Notes From the Urban Homestead 6-9-10
What’s in the ground:
Now is the time to take a good look at your plants in the garden and check their growth. Every gardener should take a walk through the garden at least once a week, but now it is even more important. If you have broccoli that still has not headed up, or you have tomatoes that are growing leafy vegetation like crazy, two things should be looked at. The first is that you may actually have too much nitrogen in your soil. Try amending it with more carbon, like leaf mulch or wood chips, or add calcium to balance the PH. The other thing to do is prune or sucker your plants. If you prune those excess broccoli leaves off, more energy will go to the heads. When you sucker, mostly on tomatoes, you want to cut off those little stems that are growing off your bigger stems. This way you will concentrate more growing power to your existing stems. Just be careful when you do this. Make sure you cleanly clip the stem as close to the main stem as possible. Also, to stop the risk of disease don’t do it on a wet plant or if it’s about to rain. Other than that, happy gardening and I hope you get some hearty, beautiful crops.
What’s going on in sustainability:
I actually don’t have much to write about this week. The youth coop is going great, the kids are delivering with their new bike trailers and we are looking to solve our water problem with a very innovative partnership which I’ll write about another time. For today I just want to ask a question.
While talking to a fellow urban farmer, we got on the topic of profitable urban farms. After a lot of considerations, he made the great point that we have an inflated profit because we rely heavily on volunteer labor to produce. We then started to think of other types of farms and found comparisons. Agribusiness uses exploited, many times immigrant labor. Family farms often use child labor. And while using volunteers or kids from your family is not evil like paying migrants a penance, although not all people who run family or non-profit farms are shining examples of good human beings, it still falsely supports the industry.

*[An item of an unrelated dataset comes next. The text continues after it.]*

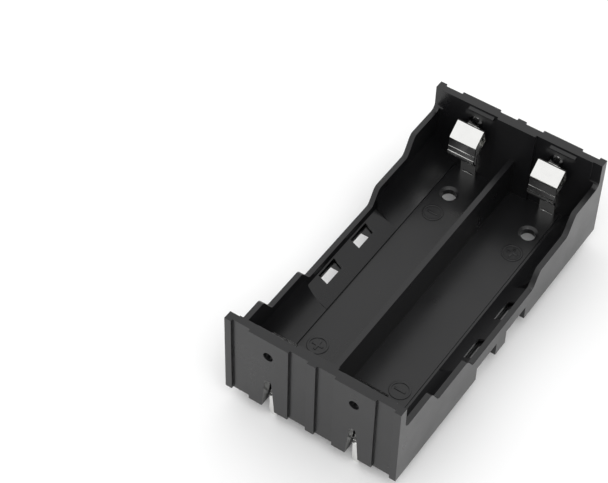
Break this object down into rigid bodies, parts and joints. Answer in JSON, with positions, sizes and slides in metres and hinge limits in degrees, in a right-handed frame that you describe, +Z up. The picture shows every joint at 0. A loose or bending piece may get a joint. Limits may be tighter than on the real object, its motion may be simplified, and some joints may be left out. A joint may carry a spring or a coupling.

So how do we get to the point where we can make farming equitable for all producers? Today I just read an article that makes the point that farming has never been profitable for all involved, that it’s not a sustainable to make a living off the earth. But if we can’t do that, then how can we make a living, by not living on it but just raping it as our industrial model is doing now?
I wish I knew the answer, maybe I’ll find it in this coop model with the kids, but time will tell. Until then, this is the note from the Urban Homestead.